— Begin Provided data —
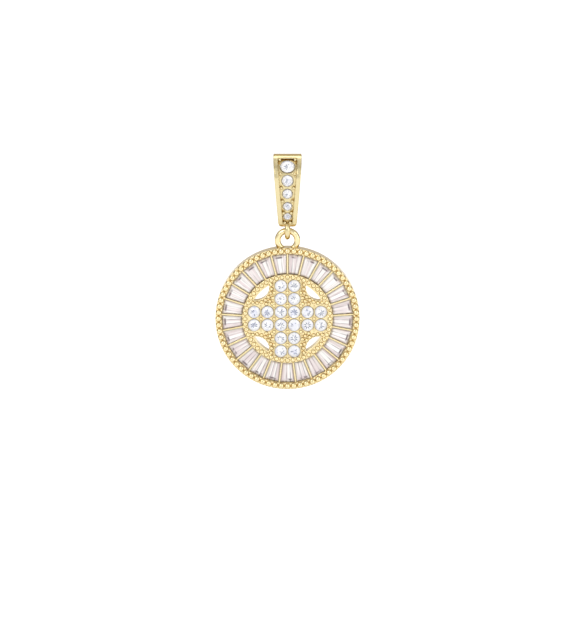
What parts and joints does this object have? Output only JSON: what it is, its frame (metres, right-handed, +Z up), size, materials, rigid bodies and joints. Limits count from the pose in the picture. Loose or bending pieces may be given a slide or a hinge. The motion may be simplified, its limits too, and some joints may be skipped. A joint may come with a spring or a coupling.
{
  "type": "medallion charm",
  "caption": "Round gold medallion charm with a ring of tapered baguettes round a cross of small round stones, hung by its ring from a tapered stone-set bail.",
  "frame": {"origin": "where the chain bears on the underside of the bail's top, in the middle of its width", "axes": "+Z up, front with the stones towards -Y, +X to the right as seen from the front"},
  "size_m": [0.0162, 0.0037, 0.0266],
  "materials": {
    "gold": "polished light yellow gold plating",
    "clear_stone": "faceted, clear, white",
    "blush_stone": "step cut, clear, faint pink"
  },
  "bodies": {
    "bail": {"bail": "gold", "bail_stone_1": "clear_stone", "bail_stone_2": "clear_stone", "bail_stone_3": "clear_stone", "bail_stone_4": "clear_stone", "bail_stone_5": "clear_stone"},
    "medallion": {"medallion_frame": "gold", "cross_stones": "clear_stone", "baguette_01": "blush_stone", "baguette_02": "blush_stone", "baguette_03": "blush_stone", "baguette_04": "blush_stone", "baguette_05": "blush_stone", "baguette_06": "blush_stone", "baguette_07": "blush_stone", "baguette_08": "blush_stone", "baguette_09": "blush_stone", "baguette_10": "blush_stone", "baguette_11": "blush_stone", "baguette_12": "blush_stone", "baguette_13": "blush_stone", "baguette_14": "blush_stone", "baguette_15": "blush_stone", "baguette_16": "blush_stone", "baguette_17": "blush_stone", "baguette_18": "blush_stone", "baguette_19": "blush_stone", "baguette_20": "blush_stone", "baguette_21": "blush_stone", "baguette_22": "blush_stone", "baguette_23": "blush_stone", "baguette_24": "blush_stone", "baguette_25": "blush_stone"}
  },
  "joints": [
    {"name": "medallion_swing", "type": "hinge", "parent": "bail", "child": "medallion", "pos_m": [0, 0, -0.00797], "axis": [1, 0, 0], "range_deg": [-85, 85]}
  ]
}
— End Provided data —
Reproduce the complete set of lines precisely as supplied.

# Task output:
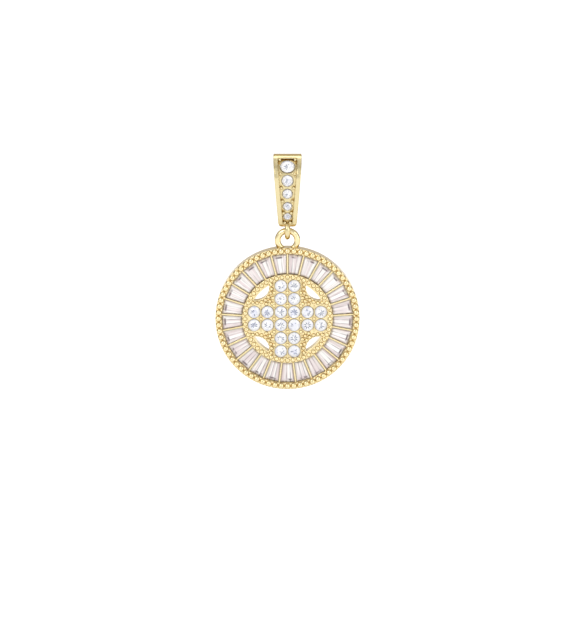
What parts and joints does this object have? Output only JSON: what it is, its frame (metres, right-handed, +Z up), size, materials, rigid bodies and joints. Limits count from the pose in the picture. Loose or bending pieces may be given a slide or a hinge. The motion may be simplified, its limits too, and some joints may be skipped. A joint may come with a spring or a coupling.
{
  "type": "medallion charm",
  "caption": "Round gold medallion charm with a ring of tapered baguettes round a cross of small round stones, hung by its ring from a tapered stone-set bail.",
  "frame": {"origin": "where the chain bears on the underside of the bail's top, in the middle of its width", "axes": "+Z up, front with the stones towards -Y, +X to the right as seen from the front"},
  "size_m": [0.0162, 0.0037, 0.0266],
  "materials": {
    "gold": "polished light yellow gold plating",
    "clear_stone": "faceted, clear, white",
    "blush_stone": "step cut, clear, faint pink"
  },
  "bodies": {
    "bail": {"bail": "gold", "bail_stone_1": "clear_stone", "bail_stone_2": "clear_stone", "bail_stone_3": "clear_stone", "bail_stone_4": "clear_stone", "bail_stone_5": "clear_stone"},
    "medallion": {"medallion_frame": "gold", "cross_stones": "clear_stone", "baguette_01": "blush_stone", "baguette_02": "blush_stone", "baguette_03": "blush_stone", "baguette_04": "blush_stone", "baguette_05": "blush_stone", "baguette_06": "blush_stone", "baguette_07": "blush_stone", "baguette_08": "blush_stone", "baguette_09": "blush_stone", "baguette_10": "blush_stone", "baguette_11": "blush_stone", "baguette_12": "blush_stone", "baguette_13": "blush_stone", "baguette_14": "blush_stone", "baguette_15": "blush_stone", "baguette_16": "blush_stone", "baguette_17": "blush_stone", "baguette_18": "blush_stone", "baguette_19": "blush_stone", "baguette_20": "blush_stone", "baguette_21": "blush_stone", "baguette_22": "blush_stone", "baguette_23": "blush_stone", "baguette_24": "blush_stone", "baguette_25": "blush_stone"}
  },
  "joints": [
    {"name": "medallion_swing", "type": "hinge", "parent": "bail", "child": "medallion", "pos_m": [0, 0, -0.00797], "axis": [1, 0, 0], "range_deg": [-85, 85]}
  ]
}